The review of Kingsley's Yeast: a Problem immediately follows Griswold's long review-essay on Hawthorne. Merely to show availability of the May 1851 issue in April, here is a notice printed in the Hudson, New York Daily Star on Saturday, April 26, 1851:
The International Magazine for May, is a splendid No. containing among other biographical engravings, an excellent portrait of Geo. W. Kendall, editor-in-chief of the New Orleans “Pic.” Its typographical execution is superb, and from a hasty glance at its contents it appears superior, in a literary point of view, to any other work of the kind. It is for sale by C. B. Nash, at his News Room; price 25 cents only.
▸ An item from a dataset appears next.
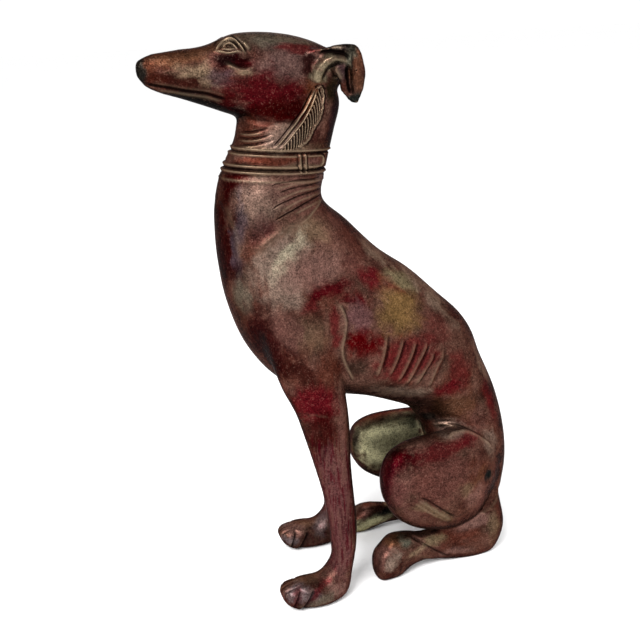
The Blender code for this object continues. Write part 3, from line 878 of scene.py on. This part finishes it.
# The patina, with tones for painted highlights, painted shade and painted light among them. Colours as
# red, green, blue from 0 to 1, as they look on a screen.
patina = {
    "base": (0.47, 0.33, 0.285),
    # painted shade: the dark tone that downward and inward faces are pulled toward
    "undersideShade": (0.24, 0.17, 0.14),
    "crevice": (0.09, 0.06, 0.06),
    "wear": (0.72, 0.62, 0.51),
    "fleck": (0.74, 0.64, 0.56),
    "backPale": (0.66, 0.55, 0.48),
    "blackGreen": (0.13, 0.16, 0.15),
    "blackBrown": (0.11, 0.08, 0.08),
    "blackRed": (0.18, 0.04, 0.05),
    "blood": (0.36, 0.01, 0.055),
    "blueGrey": (0.38, 0.33, 0.37),
    "brick": (0.43, 0.14, 0.15),
    "cherry": (0.41, 0.075, 0.12),
    "cream": (0.59, 0.53, 0.43),
    "crimson": (0.34, 0.02, 0.085),
    "darkMauve": (0.28, 0.21, 0.22),
    "greenGrey": (0.42, 0.44, 0.38),
    "greyKhaki": (0.48, 0.44, 0.38),
    "greyMauve": (0.55, 0.48, 0.48),
    # painted highlight tone
    "paintedHighlight": (0.86, 0.8, 0.68),
    "khaki": (0.51, 0.41, 0.325),
    "khakiBrown": (0.42, 0.28, 0.2),
    "legRose": (0.47, 0.29, 0.29),
    "maroon": (0.22, 0.07, 0.06),
    "mauveBrown": (0.475, 0.36, 0.34),
    "mustard": (0.56, 0.43, 0.27),
    "olive": (0.62, 0.56, 0.43),
    "oliveDark": (0.18, 0.15, 0.09),
    "orange": (0.4, 0.23, 0.12),
    "orangeBrown": (0.45, 0.29, 0.22),
    "oxblood": (0.24, 0.03, 0.035),
    # pale patina, also laid as painted highlight by several spots
    "paleAndPaintedHighlight": (0.64, 0.54, 0.48),
    # olive patina brightened as painted light
    "oliveAndPaintedLight": (0.93, 0.9, 0.7),
    "pink": (0.60, 0.44, 0.40),
    "plum": (0.32, 0.15, 0.17),
    "plumRed": (0.35, 0.05, 0.12),
    "purpleBlack": (0.20, 0.13, 0.17),
    "redBrown": (0.32, 0.16, 0.12),
    "rose": (0.51, 0.35, 0.315),
    "roseBrown": (0.455, 0.285, 0.255),
    "rust": (0.41, 0.21, 0.16),
    "slate": (0.26, 0.19, 0.16),
    "tan": (0.63, 0.52, 0.42),
    "umber": (0.31, 0.23, 0.19),
    "violet": (0.31, 0.21, 0.28),
    "violetGrey": (0.48, 0.33, 0.33),
    "wine": (0.22, 0.012, 0.05),
}
# How it is laid on, in grid units and shares. Tone scales how bright all colours are, the
# spots' edges are ragged at two sizes, and on the far side the spots drift a little.
brush = {
    "tone": 0.40,
    "edge": 0.36,
    "edgeSize": 15,
    "fringe": 0.34,
    "fringeSize": 5,
    "drift": 9,
    "driftSize": 60,
    "bend": 6,
    "bendSize": 26,
    "legRear": 110,
    "legTop": 330,
    "leastDeep": 14.0,
    "reach": 1.55,
    "softness": 0.95,
}
# Broad patches under the spots: tone, size, and where in the noise they are read.
underPaint = (("roseBrown", 45, 0), ("rust", 38, 90), ("umber", 42, 180), ("maroon", 30, 260))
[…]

On Friday, April 25, 1851 the Albany Evening Journal announced that the International Magazine was available and "crammed with interesting matter":

Albany Evening Journal (April 25, 1851)
The 16 April? 1851 date for this particular letter from Melville to Hawthorne is tentative, as indicated by the editorial question mark and headnote in the Northwestern-Newberry edition of Melville's Correspondence. Melville dated it "Wednesday" so we only need a Wednesday before May 7, 1851 when Sophia Hawthorne paraphrased it for her sister Elizabeth Palmer Peabody. (In Herman Melville: Cycle and Epicycle, at page 106, Eleanor Melville Metcalf gave the date as October 2, 1851. NYPL lists letters with both dates in the Sophia Peabody Hawthorne collection of letters, Berg Coll MSS Hawthorne, S. m.b., although the accompanying digital images do not correspond to either date--for now.) The online calendar for April-May 1851 shows that other possible Wednesdays are the 23rd and 30th. April 30th would allow Melville time to have spotted the graphic and suggestive association of Hawthorne with Yeast: A Problem in the May 1851 International Monthly Magazine.

Probably we ought to read Kingsley's Yeast--for it's own sake of course, but (can't help it, sorry) also with an eye open for any sign that Melville knew more than the title. Who knows, we might get hooked and want to read Kingsley's earlier book on St. Elizabeth of Hungary, then Alton Locke and Westward Ho!